TRURO — The select board voted on March 28 to replace the damaged culvert currently restricting tidal flow into Mill Pond with an 8-by-8-foot box culvert.
Dept. of Public Works Director Jarrod Cabral and the town’s water resources consultant, Scott Horsley, had recommended a different course: a 95-foot-wide breach in the roadway that would produce a 10-foot-wide opening at sea level and greater tidal mixing in the pond.
Only select board chair Kristen Reed was willing to support that option, however. Her four colleagues — vice chair Bob Weinstein, clerk John Dundas, and members Stephanie Rein and Sue Areson — preferred to leave the road open to vehicles and install a culvert instead.
The town’s engineering contractors, the Woods Hole Group and Fuss & O’Neill, had presented four choices, two of which involved culverts that would leave the road open to traffic; the other two included breaches that would close the road to vehicles.
Cabral said that all four options would be 75-percent funded by the U.S. Dept. of Agriculture. The final 25 percent would be the town’s responsibility, he said, and could be covered by a grant from the state office of Coastal Zone Management.
“The channel breach would be more easily funded in terms of having a more positive impact on the environment,” Cabral said, “but I’m not saying it’s a hard ‘no’ for a culvert.”

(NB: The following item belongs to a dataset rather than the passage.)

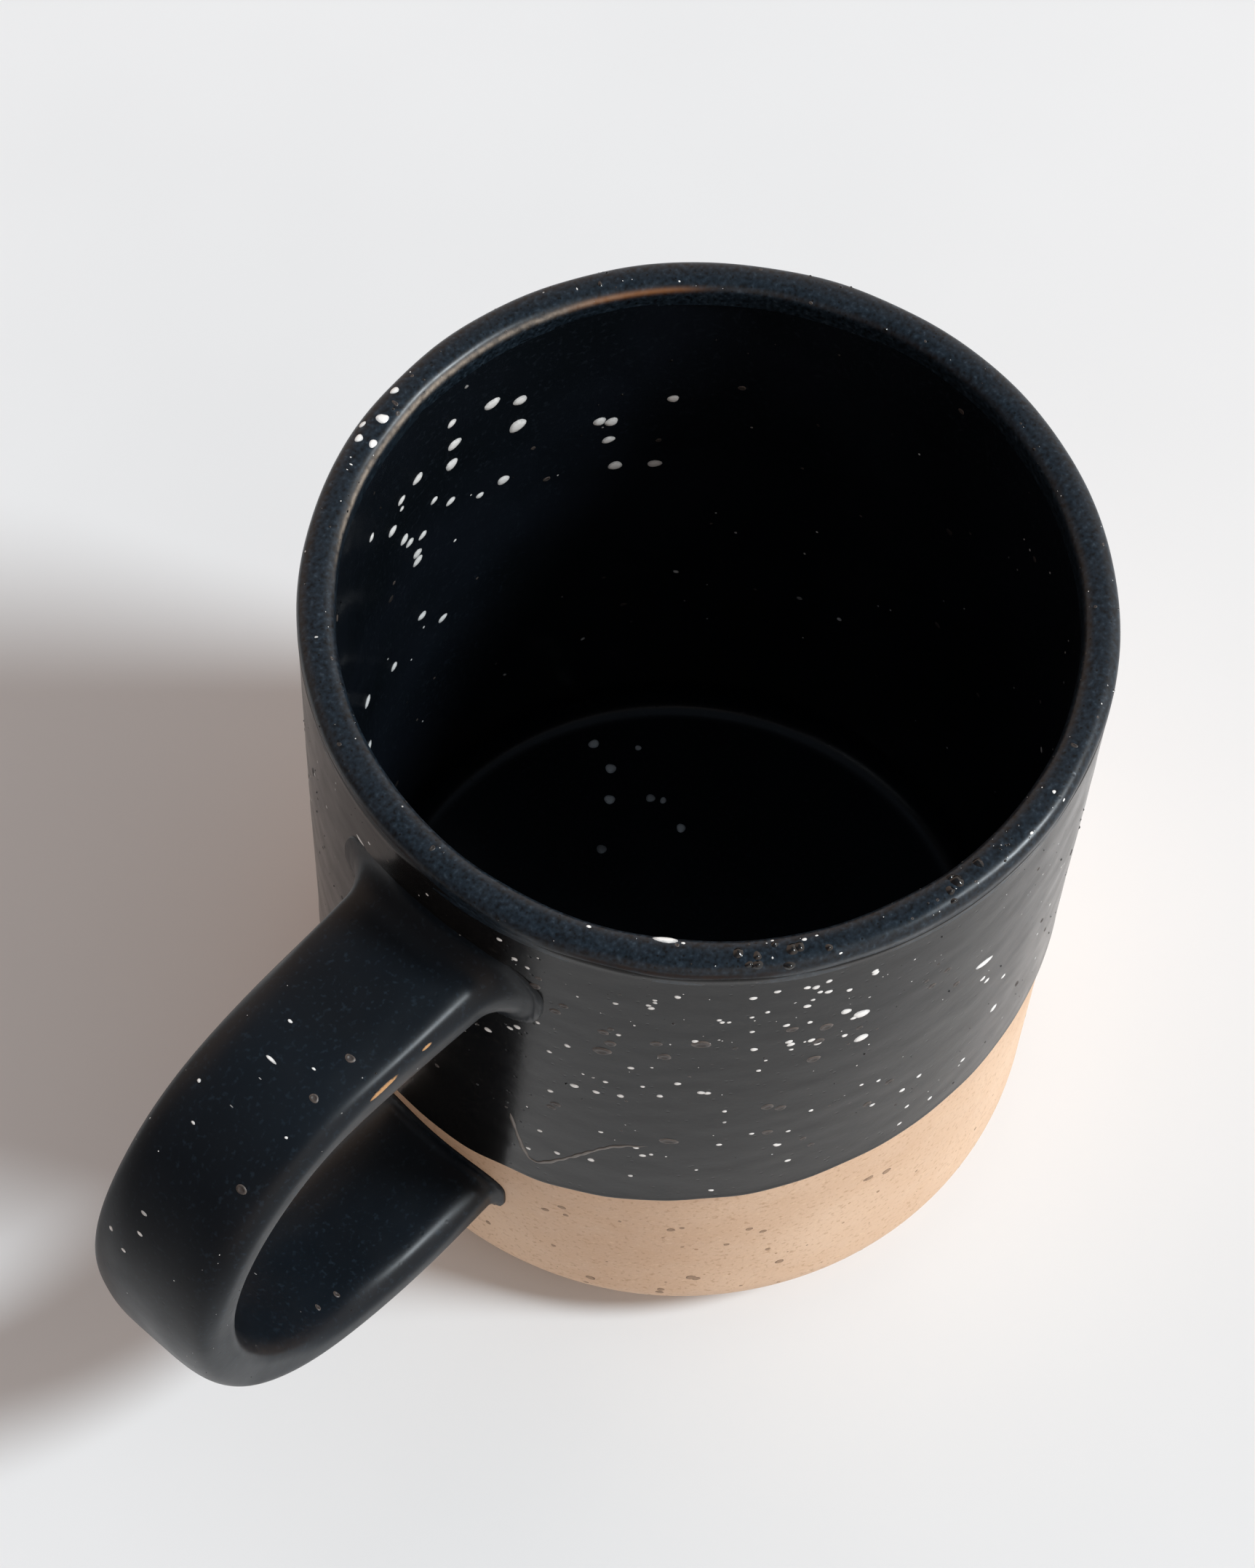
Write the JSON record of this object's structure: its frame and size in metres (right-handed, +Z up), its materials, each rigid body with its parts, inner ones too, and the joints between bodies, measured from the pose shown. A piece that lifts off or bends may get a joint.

The breach plans were met with vocal and extensive pushback from Truro residents, who expressed concerns about safety and traffic. If Mill Pond Road were closed, vehicle traffic would have to be diverted to Old County and Depot roads. Cynthia Conroy put an article on the warrant for Truro’s upcoming town meeting asking the select board not to close the road, and an online petition garnered over 1,400 signatures for a similar request.
Weinstein said that safety was the driving force in his support for a culvert.
“Two access points are better than one,” Weinstein said, referring to statements made by Fire Chief Tim Collins and Police Chief Jamie Calise.
Both chiefs had supported multiple access roads in principle while also writing separately in memos that they did not “foresee any public safety concerns” stemming from a closed road.
Weinstein’s second priority was cost, he said. Multiple members of the select board and the public noted that the cost projections for the breach options did not include other related expenses such as a pedestrian bridge over the breach and changes to other intersections. With those expenses added to the breach estimate, “it’s about equal to what an 8-by-8 box culvert would cost,” Weinstein said.
Cabral and the consultants had mentioned that a culvert option might later mean the roadway would need to be raised to accommodate sea-level rise.
“I am not in favor of raising the road,” said Areson, citing the six-foot impact on either side of the road and the costs such an effort would entail. “I fully recognize that Mill Pond Road is a low-lying road, and it might be underwater sometimes. When it’s underwater, we don’t use it.”
In the end, Reed joined the other board members in voting for Weinstein’s motion for the 8-foot culvert option.
“While my heart of hearts wants bold leadership around the breach,” Reed said, “I do think that public opinion matters.”